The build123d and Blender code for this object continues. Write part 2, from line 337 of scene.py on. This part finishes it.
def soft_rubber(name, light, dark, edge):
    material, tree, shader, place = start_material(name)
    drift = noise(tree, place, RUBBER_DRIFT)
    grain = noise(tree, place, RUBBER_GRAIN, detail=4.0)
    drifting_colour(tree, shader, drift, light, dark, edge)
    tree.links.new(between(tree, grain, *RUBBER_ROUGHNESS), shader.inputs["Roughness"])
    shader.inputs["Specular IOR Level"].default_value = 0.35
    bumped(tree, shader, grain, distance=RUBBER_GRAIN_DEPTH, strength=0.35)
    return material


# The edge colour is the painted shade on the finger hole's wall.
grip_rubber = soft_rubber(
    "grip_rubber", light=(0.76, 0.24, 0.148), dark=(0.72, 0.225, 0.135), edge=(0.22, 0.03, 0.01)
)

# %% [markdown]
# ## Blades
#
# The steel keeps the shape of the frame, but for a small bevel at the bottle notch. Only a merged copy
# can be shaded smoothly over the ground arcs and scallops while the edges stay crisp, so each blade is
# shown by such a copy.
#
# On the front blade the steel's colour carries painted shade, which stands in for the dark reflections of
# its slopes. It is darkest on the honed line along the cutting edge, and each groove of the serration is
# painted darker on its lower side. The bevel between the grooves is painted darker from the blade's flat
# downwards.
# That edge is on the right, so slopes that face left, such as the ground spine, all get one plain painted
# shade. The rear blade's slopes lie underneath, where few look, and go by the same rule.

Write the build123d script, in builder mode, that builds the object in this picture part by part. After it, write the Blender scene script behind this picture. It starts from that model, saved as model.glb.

Work required:
Say how many lines in the records hold the string "Blender", and say nothing else.

Exercise result:
2